Uma das evidências de que os argumentos estão sofrendo um processo de reducionismo – o que é sempre um sinal de distorção em favor de uma das forças em litígio – é a constante comparação com exemplos do mundo físico.
A questão da cobrança ou não de tarifas diferenciadas para usuários comuns e clientes de grande porte leva representantes das operadoras de telefonia, por exemplo, a comparar o tráfego na rede mundial de computadores com o pedágio em estradas de asfalto: para essas corporações, uma motocicleta não deveria pagar o mesmo que uma carreta, segundo artigo de um de um de seus representantes publicado na edição de quarta-feira (26/12) no Globo.
Vida digital
Parece óbvio, mas não é. Empresas de telecomunicações, por sua própria natureza, operam com objetivos oligopolistas e precisam ser constantemente vigiadas pelos órgãos de controle da isonomia econômica. A frequência com que resistem a normas de defesa do consumidor e sua presença permanente entre os mais recorrentes objetos de queixas por mau atendimento aconselham a tomar com cautela suas ponderações.
No entanto, outros protagonistas desse cabo-de-guerra, como as grandes empresas de mídia, entram na discussão usando o discurso da necessidade de salvaguardar a democracia da rede como disfarce para a garantia de vantagens no futuro. Porém, a própria evolução da tecnologia tem feito com que uns e outros mudem de posição conforme se alteram as condições reais de funcionamento da rede.
O processo colaborativo para a construção das regras da internet no Brasil foi lançado oficialmente, pelo Ministério da Justiça, em outubro de 2009. De lá para cá, o próprio ambiente em que se processam as comunicações digitais mudou tanto que os analistas consideram ter sido inaugurada uma nova era na internet.
Aliás, mesmo expressões consolidadas como “cultura cibernética”, “conexão online” e “internet” vêm caindo em desuso, dada a nova natureza do mundo digital: antes as pessoas buscavam “acesso à internet” – hoje e cada vez mais, elas estão imersas no ambiente que ainda chamamos de virtual.

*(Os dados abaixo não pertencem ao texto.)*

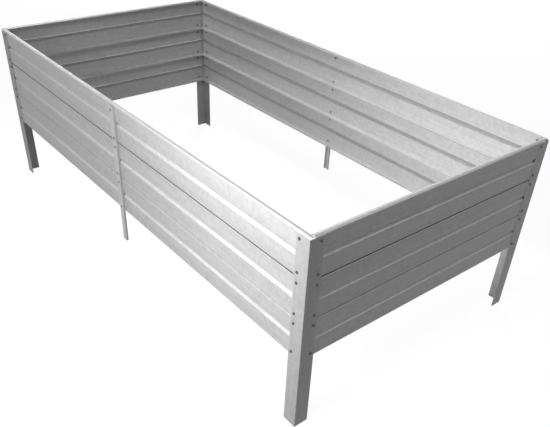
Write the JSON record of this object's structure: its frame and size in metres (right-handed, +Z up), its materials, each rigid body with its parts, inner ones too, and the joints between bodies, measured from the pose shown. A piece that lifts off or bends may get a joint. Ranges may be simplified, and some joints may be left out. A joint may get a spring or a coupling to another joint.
{
  "type": "raised garden bed",
  "caption": "Long open raised garden bed of folded galvanised steel boards, bolted inside angle corner posts that stand below the walls as legs, with a channel post at each long wall's middle",
  "frame": {"origin": "On the ground under the middle of the bed, at the centre of its footprint.", "axes": "+X along the long walls, towards the right-hand end wall; +Y along the short walls, from the front wall to the back wall; +Z up, away from the ground."},
  "size_m": [1.9636, 1.0176, 0.654],
  "materials": {
    "board_zinc": "galvanised sheet, dull silver grey with fine spangle",
    "post_zinc": "galvanised sheet, dull silver grey",
    "bolt_zinc": "zinc plated, darker than the sheet",
    "nut_zinc": "zinc plated, darker than the sheet"
  },
  "bodies": {
    "root": {"front_board_bottom": "board_zinc", "front_board_middle": "board_zinc", "front_board_top": "board_zinc", "back_board_bottom": "board_zinc", "back_board_middle": "board_zinc", "back_board_top": "board_zinc", "right_board_bottom": "board_zinc", "right_board_middle": "board_zinc", "right_board_top": "board_zinc", "left_board_bottom": "board_zinc", "left_board_middle": "board_zinc", "left_board_top": "board_zinc", "corner_post_front_left": "post_zinc", "corner_post_front_right": "post_zinc", "corner_post_back_right": "post_zinc", "corner_post_back_left": "post_zinc", "mid_post_front": "post_zinc", "mid_post_back": "post_zinc", "bolts_corner_front_left": "bolt_zinc", "bolts_corner_front_right": "bolt_zinc", "bolts_corner_back_right": "bolt_zinc", "bolts_corner_back_left": "bolt_zinc", "bolts_mid_front": "bolt_zinc", "bolts_mid_back": "bolt_zinc", "nuts_corner_front_left": "nut_zinc", "nuts_corner_front_right": "nut_zinc", "nuts_corner_back_right": "nut_zinc", "nuts_corner_back_left": "nut_zinc", "nuts_mid_front": "nut_zinc", "nuts_mid_back": "nut_zinc"}
  },
  "joints": []
}
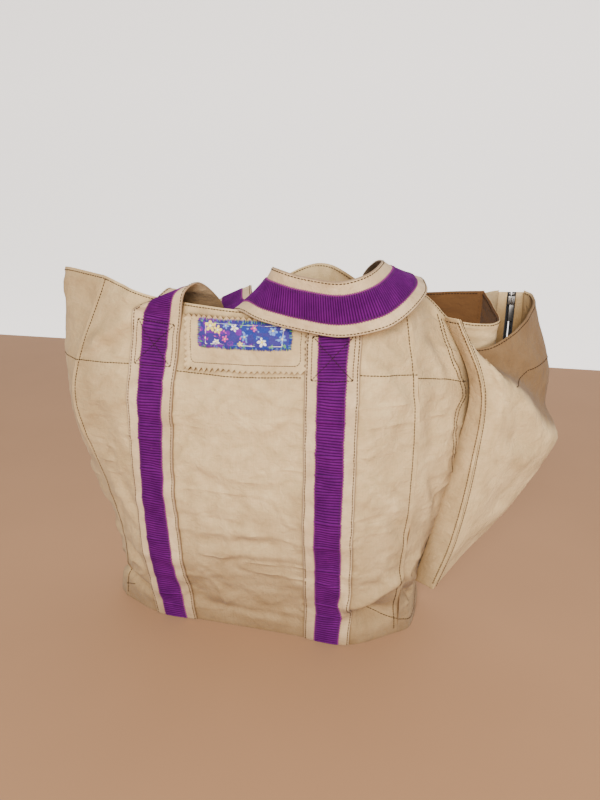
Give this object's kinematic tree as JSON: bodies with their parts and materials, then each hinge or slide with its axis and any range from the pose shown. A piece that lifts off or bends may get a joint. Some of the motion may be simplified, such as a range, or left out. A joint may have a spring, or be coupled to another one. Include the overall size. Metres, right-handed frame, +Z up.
{
  "type": "canvas tote bag",
  "caption": "Open-top canvas tote bag with ribbon-trimmed straps that form two handles, a maker's patch and a bellows side pocket with an upright zip.",
  "frame": {"origin": "on the surface it stands on, under the middle of the straight front edge's span and between the base's front and back", "axes": "+X to the right along the front panel, +Y to the back, +Z up"},
  "size_m": [0.5254, 0.211, 0.4295],
  "materials": {
    "canvas": "washed beige cotton canvas, matt",
    "ribbon": "purple grosgrain, low sheen",
    "label": null,
    "thread": "dark brown sewing thread",
    "zip": "black woven zip tape and nylon coil",
    "zip_metal": "nickel-plated zinc"
  },
  "bodies": {
    "bag": {"front_panel": "canvas", "right_side_panel": "canvas", "back_panel": "canvas", "front_facing": "canvas", "back_facing": "canvas", "base_panel": "canvas", "front_left_strap": "canvas", "front_left_ribbon": "ribbon", "front_right_strap": "canvas", "front_right_ribbon": "ribbon", "back_left_strap": "canvas", "back_left_ribbon": "ribbon", "back_right_strap": "canvas", "back_right_ribbon": "ribbon", "under_left_strap": "canvas", "under_left_ribbon": "ribbon", "under_right_strap": "canvas", "under_right_ribbon": "ribbon", "maker_patch": "canvas", "printed_label": "label", "pocket_face": "canvas", "pocket_hem": "canvas", "pocket_near_bellows": "canvas", "pocket_far_bellows": "canvas", "pocket_bottom_bellows": "canvas", "zip_tape_bag_side": "zip", "zip_tape_pocket_side": "zip", "zip_coil_bag_side": "zip", "zip_coil_pocket_side": "zip", "zip_top_stop_bag_side": "zip_metal", "zip_top_stop_pocket_side": "zip_metal", "zip_bottom_stop": "zip_metal"},
    "front_handle": {"front_handle_canvas": "canvas", "front_handle_ribbon": "ribbon"},
    "back_handle": {"back_handle_canvas": "canvas", "back_handle_ribbon": "ribbon"},
    "zip_slider": {"zip_slider": "zip_metal"},
    "zip_pull": {"zip_pull": "zip_metal"}
  },
  "joints": [
    {"name": "back_handle_lift", "type": "hinge", "parent": "bag", "child": "back_handle", "pos_m": [-0.052, 0.069, 0.363], "axis": [-0.9851, -0.0274, -0.1697], "range_deg": [0, 118]},
    {"name": "front_handle_lift", "type": "hinge", "parent": "bag", "child": "front_handle", "pos_m": [0, -0.078, 0.394], "axis": [1, 0, 0], "range_deg": [0, 130]},
    {"name": "zip_slide", "type": "slide", "parent": "bag", "child": "zip_slider", "axis": [0, 0, -1], "range_m": [0, 0.15]},
    {"name": "zip_pull_swing", "type": "hinge", "parent": "zip_slider", "child": "zip_pull", "pos_m": [0.26794, 0.10039, 0.3736], "axis": [-0.9836, -0.1805, 0], "range_deg": [0, 120]}
  ],
  "couplings": [
    {"joint": "front_handle_lift", "follows": "back_handle_lift", "ratio": 1.1}
  ]
}
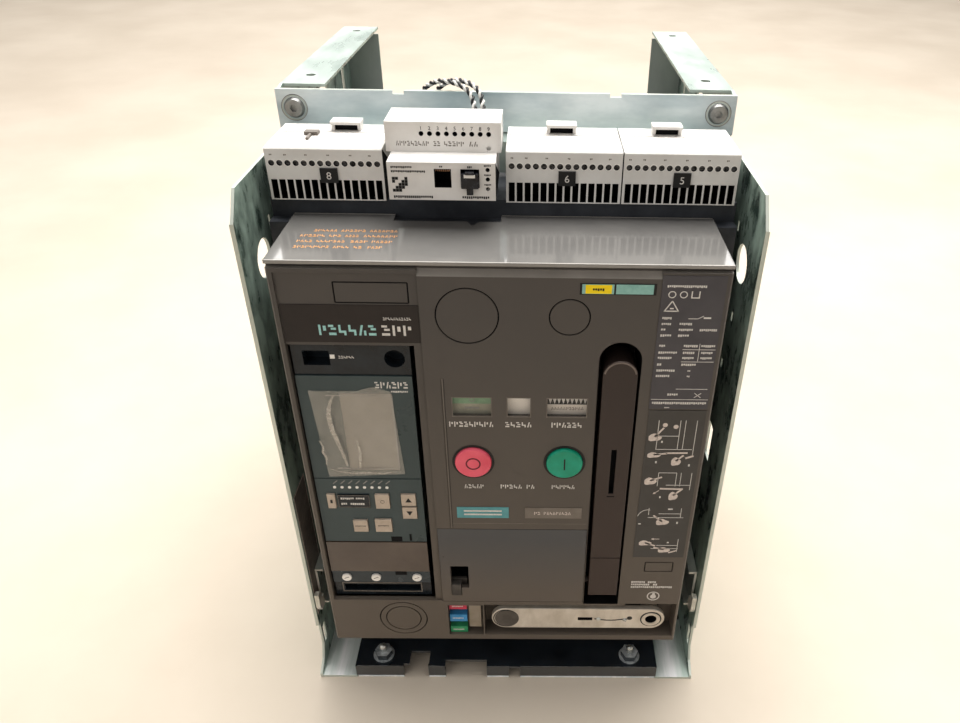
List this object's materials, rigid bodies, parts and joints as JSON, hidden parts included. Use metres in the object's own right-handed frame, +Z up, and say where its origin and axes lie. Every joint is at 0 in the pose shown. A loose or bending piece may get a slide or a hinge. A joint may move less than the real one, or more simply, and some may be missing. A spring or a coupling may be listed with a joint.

De maneira acelerada, também essa ideia de “virtualidade” perde sentido, na medida em que certas características da vida social digital passam a dominar as relações reais entre os indivíduos.
Uma boa pauta
Os problemas para a criação de um “marco civil” são muitos e de variadas origens. O principal deles é o fato de se tentar legislar sobre uma questão ainda em desenvolvimento, e que se transforma rapidamente, aos saltos, gerando sucessões de rupturas.
Como tratar de mutações na estrutura arcaica do Congresso?
A imensa maioria dos parlamentares que deverá aprovar a proposta final é composta de analfabetos digitais. Entre os parlamentares dotados de conhecimento razoável sobre o assunto, não será raro encontrar os que estão comprometidos com este ou aquele setor da economia com grande interesse no assunto, por conta dos financiamentos de campanha eleitoral e outras práticas menos explícitas de convencimento.
Se, de um lado, disputam o predomínio organizações poderosas no campo minado do Parlamento, de outro lado o assunto parece não importar muito aos grandes interessados.
É certo que os usuários, dispersos em suas individualidades, ainda não deram mostras de organização suficiente para influenciar na decisão. As muitas audiências públicas realizadas pelo Brasil afora desde o lançamento da proposta do “marco civil” atraíram microempreendedores, representantes das grandes empresas de comunicação e até delegados da Federação Brasileira de Bancos, mas ainda não se chegou a um modelo que satisfaça a todos os que se manifestaram.
O ponto central da discórdia parece ser a definição do que venha a ser a neutralidade da rede. Todos a defendem, mas a maioria dos protagonistas quer uma “neutralidade” a seu favor.
Uma reportagem que atualize o público sobre o estado desse debate, com o esclarecimento de todos os interesses envolvidos, é uma boa pauta para esses dias de pouca notícia.